INSTRUCTIONS TO FOLLOW:
Wherever the string "joints" appears in a line, extract that line.

++++ SOURCE MATERIAL ++++

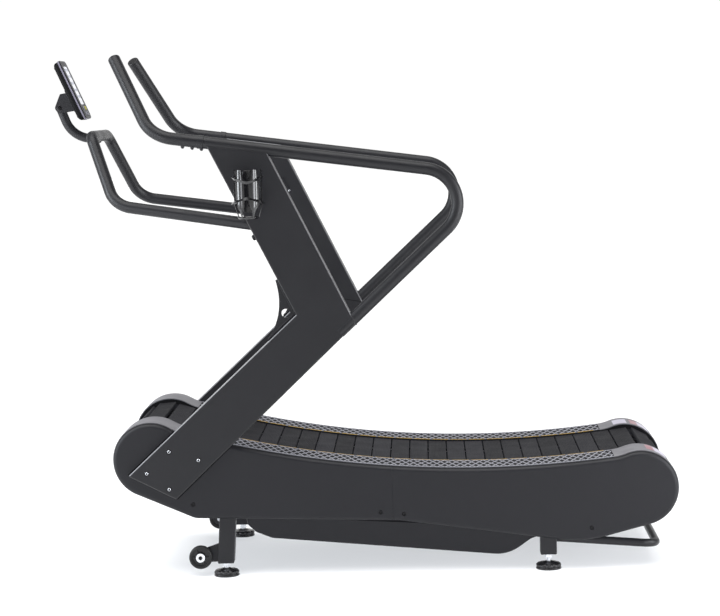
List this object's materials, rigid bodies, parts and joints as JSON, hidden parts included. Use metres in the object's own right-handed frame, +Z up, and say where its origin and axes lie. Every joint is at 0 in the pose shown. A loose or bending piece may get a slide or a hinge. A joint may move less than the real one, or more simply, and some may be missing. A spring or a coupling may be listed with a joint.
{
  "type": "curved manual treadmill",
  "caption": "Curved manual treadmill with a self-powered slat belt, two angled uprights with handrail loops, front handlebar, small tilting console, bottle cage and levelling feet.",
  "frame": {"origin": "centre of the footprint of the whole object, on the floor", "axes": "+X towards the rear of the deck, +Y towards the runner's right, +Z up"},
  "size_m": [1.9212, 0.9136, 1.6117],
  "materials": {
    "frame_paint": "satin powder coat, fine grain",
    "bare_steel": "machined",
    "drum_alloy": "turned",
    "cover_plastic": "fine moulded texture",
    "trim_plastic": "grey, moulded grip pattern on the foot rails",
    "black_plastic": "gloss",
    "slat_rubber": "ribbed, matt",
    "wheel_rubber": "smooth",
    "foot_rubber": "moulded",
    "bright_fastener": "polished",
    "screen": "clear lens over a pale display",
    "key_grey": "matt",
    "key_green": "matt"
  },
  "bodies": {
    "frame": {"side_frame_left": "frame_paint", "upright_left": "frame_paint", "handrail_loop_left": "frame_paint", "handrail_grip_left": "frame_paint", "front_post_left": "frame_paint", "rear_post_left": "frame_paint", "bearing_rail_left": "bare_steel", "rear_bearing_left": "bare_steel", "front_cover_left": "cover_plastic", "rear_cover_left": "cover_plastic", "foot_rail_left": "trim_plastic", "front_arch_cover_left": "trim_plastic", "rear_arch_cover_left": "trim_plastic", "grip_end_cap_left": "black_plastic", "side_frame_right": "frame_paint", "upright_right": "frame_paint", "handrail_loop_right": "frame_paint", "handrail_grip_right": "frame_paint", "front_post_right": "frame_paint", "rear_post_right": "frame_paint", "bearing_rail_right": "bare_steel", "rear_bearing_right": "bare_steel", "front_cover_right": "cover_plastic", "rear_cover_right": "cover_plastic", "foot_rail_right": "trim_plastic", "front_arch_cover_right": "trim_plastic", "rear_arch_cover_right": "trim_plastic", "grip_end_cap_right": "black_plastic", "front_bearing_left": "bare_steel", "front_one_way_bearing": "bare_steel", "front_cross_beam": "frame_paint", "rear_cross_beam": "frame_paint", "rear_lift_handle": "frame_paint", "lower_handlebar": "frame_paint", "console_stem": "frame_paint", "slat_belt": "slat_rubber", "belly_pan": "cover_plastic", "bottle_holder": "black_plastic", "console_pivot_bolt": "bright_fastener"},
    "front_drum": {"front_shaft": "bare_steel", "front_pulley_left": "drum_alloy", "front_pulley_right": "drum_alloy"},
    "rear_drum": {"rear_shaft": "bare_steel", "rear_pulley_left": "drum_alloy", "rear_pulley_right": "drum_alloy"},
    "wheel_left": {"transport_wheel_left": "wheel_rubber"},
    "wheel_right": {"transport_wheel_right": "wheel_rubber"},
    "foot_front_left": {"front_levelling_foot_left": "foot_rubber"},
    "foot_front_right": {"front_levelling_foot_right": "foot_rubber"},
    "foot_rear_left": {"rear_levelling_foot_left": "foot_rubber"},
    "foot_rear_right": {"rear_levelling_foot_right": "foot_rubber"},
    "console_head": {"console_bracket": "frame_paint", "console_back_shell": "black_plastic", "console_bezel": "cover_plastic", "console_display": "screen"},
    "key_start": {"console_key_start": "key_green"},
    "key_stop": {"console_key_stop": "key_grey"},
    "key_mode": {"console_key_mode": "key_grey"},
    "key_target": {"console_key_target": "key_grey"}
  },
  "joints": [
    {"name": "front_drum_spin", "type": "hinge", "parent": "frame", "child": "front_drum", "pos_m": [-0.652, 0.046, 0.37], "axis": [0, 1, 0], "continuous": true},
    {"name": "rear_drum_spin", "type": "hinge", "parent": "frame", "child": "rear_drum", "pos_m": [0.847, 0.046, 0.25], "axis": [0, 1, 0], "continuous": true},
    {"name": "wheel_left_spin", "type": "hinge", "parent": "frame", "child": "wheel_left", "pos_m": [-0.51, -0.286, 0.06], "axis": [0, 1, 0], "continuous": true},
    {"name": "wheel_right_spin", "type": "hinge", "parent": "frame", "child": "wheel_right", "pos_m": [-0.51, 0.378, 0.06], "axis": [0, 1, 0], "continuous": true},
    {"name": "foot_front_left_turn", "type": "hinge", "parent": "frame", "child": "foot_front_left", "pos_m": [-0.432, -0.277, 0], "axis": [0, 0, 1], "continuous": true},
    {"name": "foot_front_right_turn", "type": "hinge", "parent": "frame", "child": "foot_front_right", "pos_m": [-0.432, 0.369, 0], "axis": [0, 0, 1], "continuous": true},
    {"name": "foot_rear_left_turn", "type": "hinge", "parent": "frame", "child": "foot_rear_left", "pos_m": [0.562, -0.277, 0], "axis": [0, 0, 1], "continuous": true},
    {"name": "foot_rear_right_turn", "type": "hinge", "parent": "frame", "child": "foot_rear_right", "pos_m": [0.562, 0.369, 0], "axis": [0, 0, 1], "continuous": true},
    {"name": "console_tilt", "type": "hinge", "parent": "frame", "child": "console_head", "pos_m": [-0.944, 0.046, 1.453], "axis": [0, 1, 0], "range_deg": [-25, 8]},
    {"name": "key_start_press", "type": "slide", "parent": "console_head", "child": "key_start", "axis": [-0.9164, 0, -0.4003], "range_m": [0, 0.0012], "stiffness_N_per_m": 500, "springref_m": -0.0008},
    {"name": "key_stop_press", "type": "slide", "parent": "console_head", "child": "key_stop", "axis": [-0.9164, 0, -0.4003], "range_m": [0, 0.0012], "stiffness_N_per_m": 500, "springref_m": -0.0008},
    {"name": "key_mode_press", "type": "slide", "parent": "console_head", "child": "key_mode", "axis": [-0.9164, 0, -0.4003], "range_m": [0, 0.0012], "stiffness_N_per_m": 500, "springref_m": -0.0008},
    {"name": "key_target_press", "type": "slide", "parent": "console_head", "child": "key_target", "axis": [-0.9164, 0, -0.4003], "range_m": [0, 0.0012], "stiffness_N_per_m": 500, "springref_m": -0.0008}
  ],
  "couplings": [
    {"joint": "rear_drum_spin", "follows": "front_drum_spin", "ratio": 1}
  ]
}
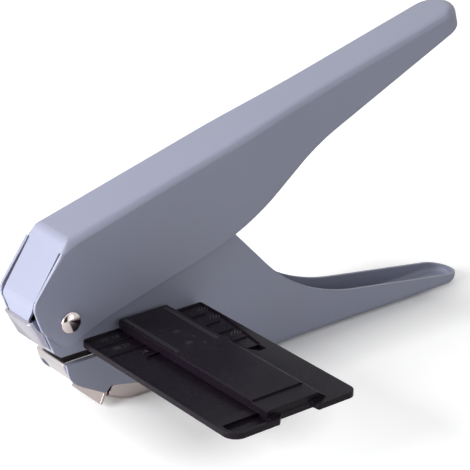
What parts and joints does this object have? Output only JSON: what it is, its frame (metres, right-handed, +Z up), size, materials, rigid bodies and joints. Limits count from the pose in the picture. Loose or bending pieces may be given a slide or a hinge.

++++

CORRECT RESPONSE:
List this object's materials, rigid bodies, parts and joints as JSON, hidden parts included. Use metres in the object's own right-handed frame, +Z up, and say where its origin and axes lie. Every joint is at 0 in the pose shown. A loose or bending piece may get a slide or a hinge. A joint may move less than the real one, or more simply, and some may be missing. A spring or a coupling may be listed with a joint.
  "joints": [
What parts and joints does this object have? Output only JSON: what it is, its frame (metres, right-handed, +Z up), size, materials, rigid bodies and joints. Limits count from the pose in the picture. Loose or bending pieces may be given a slide or a hinge.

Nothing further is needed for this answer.